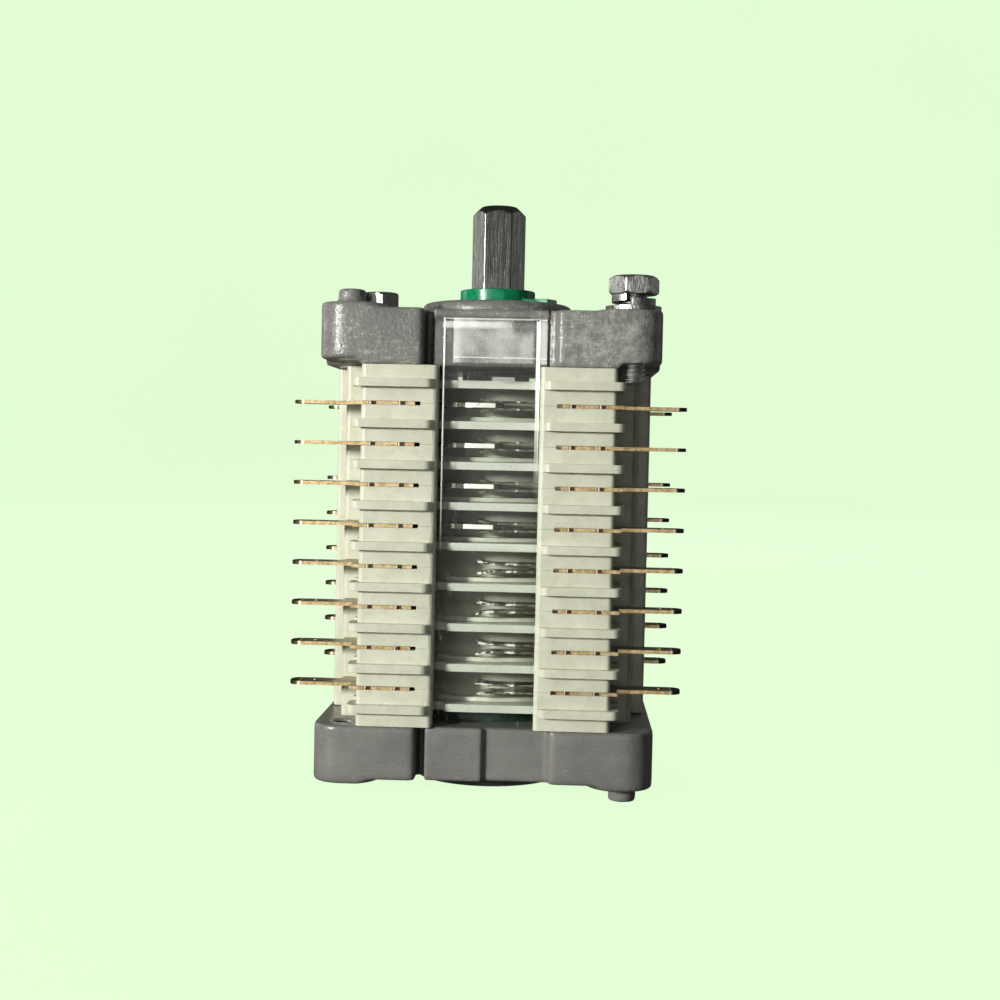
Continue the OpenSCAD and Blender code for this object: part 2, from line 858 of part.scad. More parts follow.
module tie_washers() {
    color("silver")
    at_ties() linear_extrude(tie_washer_t) difference() {
        circle(tie_washer_r, $fn = round_fn);
        circle(tie_r + play, $fn = round_fn);
    }
}

bottom_end_casting();
top_end_casting();
for (i = [1:decks + 1])
    deck_frame(i);
front_window();
rear_window();
left_side_cover();
right_side_cover();
drive_shaft();
top_bush();
bottom_bush();
retaining_ring();
for (i = [1:decks]) {
    contact_carrier(i);
    contact_blades(i);
    terminals(i);
    contact_springs(i);
}
rivets();
mounting_bolt();
spring_washer();
flat_washer();
tie_bolts();
tie_washers();
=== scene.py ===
# %% [markdown]
# # A rotary auxiliary switch
# The real thing is a stack of cream contact decks clamped between two grey die castings. Brass
# plug tabs stick out at both sides, and a hexagon shaft turns the contacts inside. The solids
# come packed from the CAD model, each in its place. They could be modelled again in Blender, but
# then the two models would drift apart. So the solids stay, and this lesson gives them broken
# edges, threads, finishes and light.

import json
import math

import bmesh
import bpy
import numpy as np
from mathutils import Matrix, Vector


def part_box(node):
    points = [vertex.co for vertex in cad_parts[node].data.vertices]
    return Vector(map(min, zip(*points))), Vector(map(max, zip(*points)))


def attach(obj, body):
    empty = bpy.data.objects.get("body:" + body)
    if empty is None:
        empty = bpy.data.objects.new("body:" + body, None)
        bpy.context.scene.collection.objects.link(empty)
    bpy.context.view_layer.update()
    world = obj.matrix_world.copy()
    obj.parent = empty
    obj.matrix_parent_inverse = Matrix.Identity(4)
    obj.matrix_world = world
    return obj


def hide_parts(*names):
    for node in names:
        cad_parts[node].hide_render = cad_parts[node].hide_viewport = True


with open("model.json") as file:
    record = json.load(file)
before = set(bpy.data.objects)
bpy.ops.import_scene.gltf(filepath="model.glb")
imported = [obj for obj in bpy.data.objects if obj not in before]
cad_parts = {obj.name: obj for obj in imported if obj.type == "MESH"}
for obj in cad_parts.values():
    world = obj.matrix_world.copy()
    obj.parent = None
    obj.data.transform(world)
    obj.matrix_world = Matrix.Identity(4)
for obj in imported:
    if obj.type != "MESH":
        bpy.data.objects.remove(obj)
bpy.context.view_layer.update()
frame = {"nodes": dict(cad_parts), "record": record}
nodes = frame["nodes"]
MM = 0.001


def short(values):
    """Numbers rounded for printing."""
    return [round(v, 4) for v in values]


# %% [markdown]
# ## Camera
# The photograph looks at the switch almost level with its middle, from a little to the right of
# its front. The camera could be moved by eye until the picture fits. Here the place and the lens
# are fitted to 61 readings of the picture, each set against its place in the CAD model. Such a fit
# can't tell the object's size, and it tells the turn only within a few degrees, because a turned
# camera and a shifted picture look much alike. A camera's own matrix has its right, up and
# backward directions as columns, so they are worked out from three small turns.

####

- **Short problem**
Reproduce verbatim the lines above, from the line with "bottom_end_casting();" through the line with "record = json.load(file)".

- **Problem solution**
bottom_end_casting();
top_end_casting();
for (i = [1:decks + 1])
    deck_frame(i);
front_window();
rear_window();
left_side_cover();
right_side_cover();
drive_shaft();
top_bush();
bottom_bush();
retaining_ring();
for (i = [1:decks]) {
    contact_carrier(i);
    contact_blades(i);
    terminals(i);
    contact_springs(i);
}
rivets();
mounting_bolt();
spring_washer();
flat_washer();
tie_bolts();
tie_washers();
=== scene.py ===
# %% [markdown]
# # A rotary auxiliary switch
# The real thing is a stack of cream contact decks clamped between two grey die castings. Brass
# plug tabs stick out at both sides, and a hexagon shaft turns the contacts inside. The solids
# come packed from the CAD model, each in its place. They could be modelled again in Blender, but
# then the two models would drift apart. So the solids stay, and this lesson gives them broken
# edges, threads, finishes and light.

import json
import math

import bmesh
import bpy
import numpy as np
from mathutils import Matrix, Vector


def part_box(node):
    points = [vertex.co for vertex in cad_parts[node].data.vertices]
    return Vector(map(min, zip(*points))), Vector(map(max, zip(*points)))


def attach(obj, body):
    empty = bpy.data.objects.get("body:" + body)
    if empty is None:
        empty = bpy.data.objects.new("body:" + body, None)
        bpy.context.scene.collection.objects.link(empty)
    bpy.context.view_layer.update()
    world = obj.matrix_world.copy()
    obj.parent = empty
    obj.matrix_parent_inverse = Matrix.Identity(4)
    obj.matrix_world = world
    return obj


def hide_parts(*names):
    for node in names:
        cad_parts[node].hide_render = cad_parts[node].hide_viewport = True


with open("model.json") as file:
    record = json.load(file)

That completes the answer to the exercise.